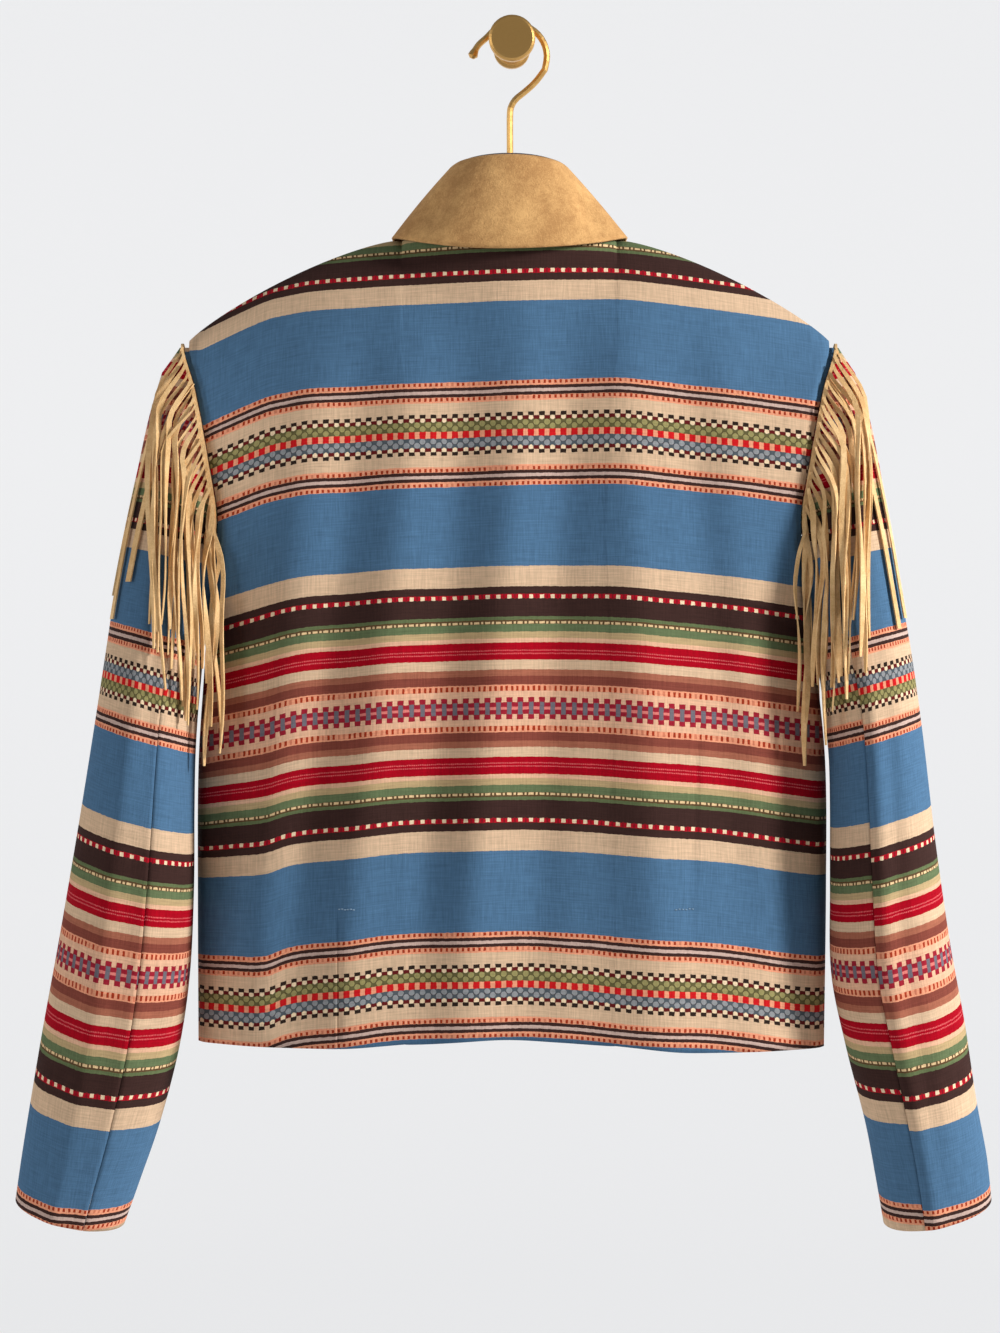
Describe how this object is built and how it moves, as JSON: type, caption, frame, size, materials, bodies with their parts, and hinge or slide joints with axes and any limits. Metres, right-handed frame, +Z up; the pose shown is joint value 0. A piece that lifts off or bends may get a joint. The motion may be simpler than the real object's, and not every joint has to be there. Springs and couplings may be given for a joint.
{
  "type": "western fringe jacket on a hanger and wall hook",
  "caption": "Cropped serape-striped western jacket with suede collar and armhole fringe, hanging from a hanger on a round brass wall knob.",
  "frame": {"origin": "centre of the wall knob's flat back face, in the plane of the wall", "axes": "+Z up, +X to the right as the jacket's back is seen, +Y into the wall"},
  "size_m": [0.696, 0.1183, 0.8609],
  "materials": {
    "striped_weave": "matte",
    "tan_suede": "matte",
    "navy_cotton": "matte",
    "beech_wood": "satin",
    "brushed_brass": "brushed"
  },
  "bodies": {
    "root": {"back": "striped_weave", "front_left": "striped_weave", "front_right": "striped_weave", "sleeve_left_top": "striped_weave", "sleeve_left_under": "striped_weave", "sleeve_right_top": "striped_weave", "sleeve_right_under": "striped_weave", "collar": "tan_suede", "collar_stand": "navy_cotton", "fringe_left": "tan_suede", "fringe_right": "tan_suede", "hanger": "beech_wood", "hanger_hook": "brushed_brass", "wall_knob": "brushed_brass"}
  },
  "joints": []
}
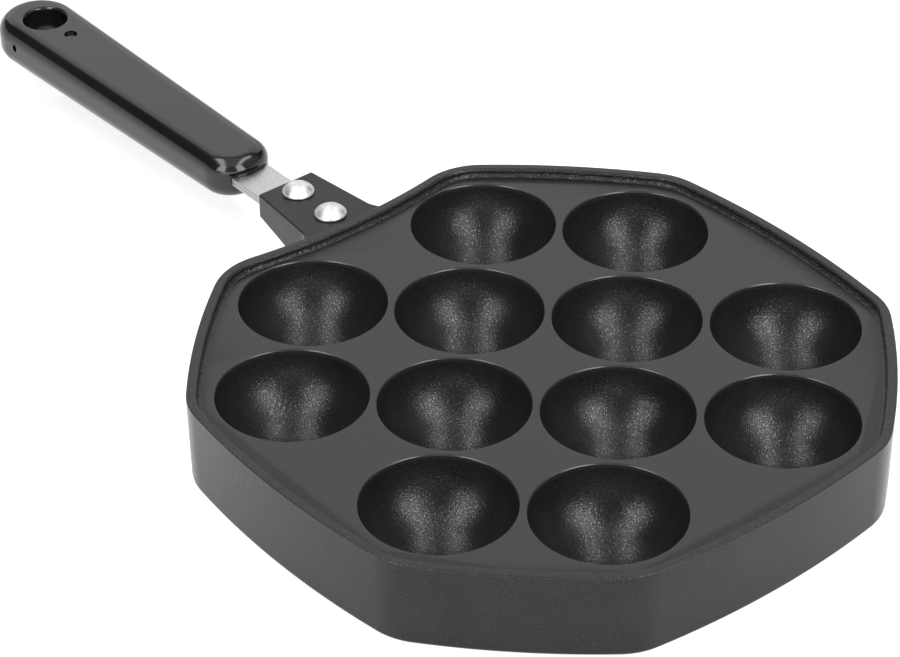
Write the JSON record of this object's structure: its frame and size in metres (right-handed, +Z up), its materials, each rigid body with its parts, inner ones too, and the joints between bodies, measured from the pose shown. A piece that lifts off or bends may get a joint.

◇ ◇ ◇

• Exercise task: For the entries above, state how many lines contain the word "object". Provide the number by itself.

• Finished answer: 2